Change directory: cd workflow/rules/1_preprocessing/

Remove sequencing adapters by running:

snakemake --printshellcmds \
          --keep-going \
          --use-conda \
          --cores 8 \
          -s trimming.smk

1.2. Mapping (non-xenograft samples)

Align the reads to the previously set reference genome by running:

snakemake --printshellcmds \
          --keep-going \
          --use-conda \
          --cores 8 \
          -s mapping.smk

2. Run ichorCNA copy number analysis

Change directory: cd ../2_copy_number_analysis.
The ichorCNA tool requires the path to the ichorCNA script to be set in the config file. To set the path first run:

snakemake --printshellcmds \
          --keep-going \
          --use-conda \
          --cores 8 \
          -s ichorCNA.smk \
          --conda-create-envs-only

This will create the environment and provide you with a path to it, similar to .snakemake/conda/103fe64931ac3076f3305793328dd331_. Paste this path into the config file after the conda_dir: parameter.

Now run:

snakemake --printshellcmds \
          --keep-going \
          --use-conda \
          --cores 8 \
          -s ichorCNA.smk

3. Run the fragment size analysis

Change directory: cd ../3_fragmentation.

snakemake --printshellcmds \
          --keep-going \
          --use-conda \
          --cores 8 \
          -s fragmentation.smk

4.1. Run FrEIA fragment end sequence analysis

Change directory: cd ../4_FrEIA.

Extract the fragment ends by running:

snakemake --printshellcmds \
          --keep-going \
          --use-conda \
          --cores 8 \
          -s preprocessing.smk

4.2. Calculate fragment end proportions and diversity with FrEIA:

snakemake --printshellcmds \
          --keep-going \
          --use-conda \
          --cores 8 \
          -s FrEIA.smk

5.1. Compute GC content correction with Griffin LR:

Change directory: cd ../5_Griffin_LR.

snakemake --printshellcmds \
          --keep-going \
          --use-conda \
          --cores 8 \
          -s griffin_GC_and_mappability_correction.smk

5.2. Perform nucleosome profiling using Griffin LR:

snakemake --printshellcmds \
          --keep-going \
          --use-conda \
          --cores 8 \
          -s griffin_nucleosome_profiling.smk

Results

Please download the expected results from here. The expected results archive contains the expected folder structure, quality check results, the copy number profile, the fragment length profile, the final files fragment end sequence proportions, diversity and the nucleosome profiles of the dummy data set.
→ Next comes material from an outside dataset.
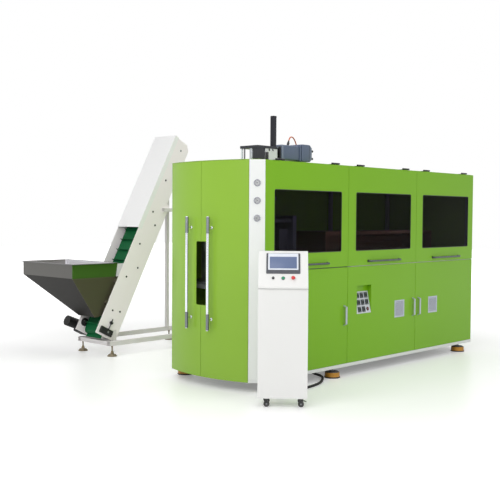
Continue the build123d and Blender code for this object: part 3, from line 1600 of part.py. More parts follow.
head_middle = pedestal_width / 2
screen_middle = screen_drop + screen_height / 2
button_places = [head_middle - button_spacing, head_middle, head_middle + button_spacing]
with BuildPart() as console_head:
    with BuildSketch(pedestal_side(0, 0, 0)):
        with BuildLine():
            Polyline(
                (-head_overhang, head_low),
                (-head_overhang, face_base),
                (face_top_back, head_high),
                (pedestal_depth, head_high),
                (pedestal_depth, head_low),
                close=True,
            )
        make_face()
    extrude(amount=pedestal_width)
    bottom_face = console_head.faces().sort_by(Axis.Z)[0]
    offset(amount=-sheet, openings=bottom_face)
    with BuildSketch(pedestal_flat(0, -head_overhang, head_low)):
        Rectangle(pedestal_width, head_overhang + sheet, align=(Align.MIN, Align.MIN))
    extrude(amount=sheet)
    with BuildSketch(head_face(head_middle, screen_middle)):
        Rectangle(screen_width - 2 * screen_frame, screen_height - 2 * screen_frame)
    extrude(amount=-2 * sheet, mode=Mode.SUBTRACT)
    for right in button_places:
        with BuildSketch(head_face(right, button_drop)):
            Circle(button_ring / 2)
        extrude(amount=ring_proud)
        with BuildSketch(head_face(right, button_drop)):
            Circle(button_ring / 2)
        extrude(amount=-10)
    for right, bore in zip(button_places, button_bores):
        with BuildSketch(head_face(right, button_drop, ring_proud)):
            Circle(bore / 2 + running_gap)
        extrude(amount=-ring_proud - 12, mode=Mode.SUBTRACT)
save(console_head.part, "console_head")

# Touch screen: a bezel on the face, its body through the opening, a sunk glass.
with BuildPart() as touch_screen:
    with BuildSketch(head_face(head_middle, screen_middle)):
        RectangleRounded(screen_width, screen_height, 6)
    extrude(amount=screen_proud)
    with BuildSketch(head_face(head_middle, screen_middle)):
        Rectangle(screen_width - 2 * screen_frame - 1, screen_height - 2 * screen_frame - 1)
    extrude(amount=-28)
    with BuildSketch(head_face(head_middle, screen_middle, screen_proud)):
        Rectangle(screen_width - 2 * screen_frame, screen_height - 2.6 * screen_frame)
    extrude(amount=-1.5, mode=Mode.SUBTRACT)
save(touch_screen.part, "touch_screen")

# Selector, start button and emergency stop, each on a stem through its sleeve.
selector_at, start_at, stop_at = button_places
with BuildPart() as selector_switch:
    with BuildSketch(head_face(selector_at, button_drop, ring_proud + panel_gap)):
        Circle(button_ring / 2 - 1)
    extrude(amount=5)
    with BuildSketch(head_face(selector_at, button_drop, ring_proud + panel_gap + 5)):
        SlotOverall(button_ring - 4, 8, rotation=90)
    extrude(amount=11)
    with BuildSketch(head_face(selector_at, button_drop, ring_proud + panel_gap)):
        Circle(button_bores[0] / 2)
    extrude(amount=-22)
save(selector_switch.part, "selector_switch")

with BuildPart() as start_button:
    with BuildSketch(head_face(start_at, button_drop, ring_proud + start_proud)):
        Circle(button_bores[1] / 2)
    extrude(amount=-ring_proud - start_proud - 18)
save(start_button.part, "start_button")

with BuildPart() as emergency_stop:
    with BuildSketch(head_face(stop_at, button_drop, ring_proud + stop_travel + 2)):
        Circle(stop_head / 2)
    extrude(amount=stop_height)
    fillet(emergency_stop.faces().sort_by(SortBy.DISTANCE, reverse=True)[0].edges(), 4)
    with BuildSketch(head_face(stop_at, button_drop, ring_proud + stop_travel + 2)):
        Circle(button_bores[2] / 2)
    extrude(amount=-ring_proud - stop_travel - 20)
save(emergency_stop.part, "emergency_stop")

# Castors: a swivel fork on each pin, and a wheel on the fork's axle, set off to trail.
castor_centre = castor_wheel / 2
crown_top = pedestal_low - castor_plate - 0.4
crown_low = castor_wheel + 10
prong_gap = castor_tread / 2 + 0.6
prong = 3.0
for n, (right, back) in enumerate(castor_places, start=1):
    axle_right = right + castor_trail
    with BuildPart() as castor_fork:
        with BuildSketch(pedestal_flat(right + castor_trail / 2, back, crown_low)):
            Rectangle(castor_trail + 26, 2 * (prong_gap + prong))
        extrude(amount=4)
        with BuildSketch(pedestal_flat(right, back, crown_low)):
            Circle(15)
        extrude(amount=crown_top - crown_low)
        for start in (-prong_gap - prong, prong_gap):
            fork_side = Plane(origin=beside(axle_right, back + start, castor_centre), x_dir=right_way, z_dir=back_way)
            with BuildSketch(fork_side):
                Circle(9)
                with Locations((-castor_trail / 2, (castor_centre - crown_low - 4) / 2)):
                    Rectangle(22, crown_low + 4 - castor_centre)
            extrude(amount=prong)
        axle = Plane(
            origin=beside(axle_right, back - prong_gap - prong, castor_centre),
            x_dir=right_way,
            z_dir=back_way,
        )
        with BuildSketch(axle):
            Circle(castor_axle / 2)
        extrude(amount=2 * (prong_gap + prong))
        with BuildSketch(pedestal_flat(right, back, crown_low)):
            Circle(castor_pin / 2 + running_gap)
        extrude(amount=crown_top - crown_low, mode=Mode.SUBTRACT)
    save(castor_fork.part, f"castor_fork_{n}")

    wheel_face = Plane(
        origin=beside(axle_right, back - castor_tread / 2, castor_centre),
        x_dir=right_way,
        z_dir=back_way,
    )
    with BuildPart() as castor_roll:
        with BuildSketch(wheel_face):
            Circle(castor_wheel / 2)
            Circle(castor_axle / 2 + running_gap, mode=Mode.SUBTRACT)
        extrude(amount=castor_tread)
        chamfer(castor_roll.edges().filter_by(GeomType.CIRCLE).sort_by(SortBy.RADIUS)[-2:], 2)
    save(castor_roll.part, f"castor_wheel_{n}")

# Conduit: from the pedestal's gland down to the floor, round the front of the machine,
# between two feet and up to the gland under the base.
conduit_lies = conduit / 2 + 0.3
drop_run = 152.0
drop_ahead = sqrt(drop_run**2 - (conduit_exit - conduit_lies) ** 2)
exit_back = pedestal_depth + gland_length
conduit_points = [
    beside(exit_right, exit_back, conduit_exit),
    beside(exit_right, exit_back + first_run, conduit_exit),
    beside(exit_right, exit_back + first_run + drop_ahead, conduit_lies),
]
conduit_points += [at(x, y, conduit_lies) for x, y in conduit_floor]
conduit_points += [
    at(conduit_entry_x, conduit_entry_y - last_run, conduit_entry_z),
    at(conduit_entry_x, conduit_entry_y, conduit_entry_z),
]
free_cord(conduit_points, conduit, "conduit")
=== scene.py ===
from math import cos, pi, radians, sin, tan

import bmesh
import bpy
from mathutils import Matrix, Vector


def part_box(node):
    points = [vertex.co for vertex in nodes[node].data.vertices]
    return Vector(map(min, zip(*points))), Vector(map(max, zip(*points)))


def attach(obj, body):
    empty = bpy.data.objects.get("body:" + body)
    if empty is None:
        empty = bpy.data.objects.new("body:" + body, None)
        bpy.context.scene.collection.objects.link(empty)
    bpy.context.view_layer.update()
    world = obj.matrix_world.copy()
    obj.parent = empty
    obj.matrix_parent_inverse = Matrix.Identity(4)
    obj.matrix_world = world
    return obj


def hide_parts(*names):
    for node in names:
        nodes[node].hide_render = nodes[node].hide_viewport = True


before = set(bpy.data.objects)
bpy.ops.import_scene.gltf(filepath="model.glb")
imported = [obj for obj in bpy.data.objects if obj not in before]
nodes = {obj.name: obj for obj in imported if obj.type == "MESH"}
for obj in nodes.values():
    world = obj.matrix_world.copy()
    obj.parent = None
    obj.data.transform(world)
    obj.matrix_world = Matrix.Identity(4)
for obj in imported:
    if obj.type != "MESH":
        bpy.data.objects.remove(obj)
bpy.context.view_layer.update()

# Camera: a long lens at eye level, left of the machine and in front of it.
# It looks almost level at the curved end.
eye = (-6.9831, -6.5579, 1.5563)
yaw, pitch, roll = radians(45.992), radians(2.297), radians(0.368)
focal_length, sensor_width, farthest_seen = 61.41, 36.0, 60.0
ahead = Vector((cos(pitch) * sin(yaw), cos(pitch) * cos(yaw), -sin(pitch)))
level = ahead.cross(Vector((0, 0, 1))).normalized()
across = level * cos(roll) + level.cross(ahead) * sin(roll)
upward = across.cross(ahead)
lens = bpy.data.cameras.new("studio_camera")
lens.lens, lens.sensor_width, lens.clip_end = focal_length, sensor_width, farthest_seen
camera = bpy.data.objects.new("studio_camera", lens)
camera.matrix_world = Matrix.Translation(eye) @ Matrix((across, upward, -ahead)).transposed().to_4x4()
bpy.context.collection.objects.link(camera)
bpy.context.scene.camera = camera
bpy.context.scene.view_settings.view_transform = "Standard"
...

Xenomapping (xenograft samples only)

If starting from xenograft samples reads from the host and the graft need to be separated after trimming. To do this, first create the index files for both the host and the graft genomes. \ Then add the paths to the config file after RefPath_Primary and RefPath_Secondary. \ Finally change directory: cd workflow/rules/6_xenomapping/ and run:

snakemake --printshellcmds \
          --keep-going \
          --use-conda \
          --cores 8 \
          -s xenomapping_LR.smk

The deconvoluted and mapped reads are stored in the same folder as the output of the normal mapping is.

Citation

For usage of the ITSFASTR pipeline please cite: van der Pol et al. Real-time analysis of the cancer genome and fragmentome from plasma and urine short and long cell-free DNA using Nanopore sequencing (2022)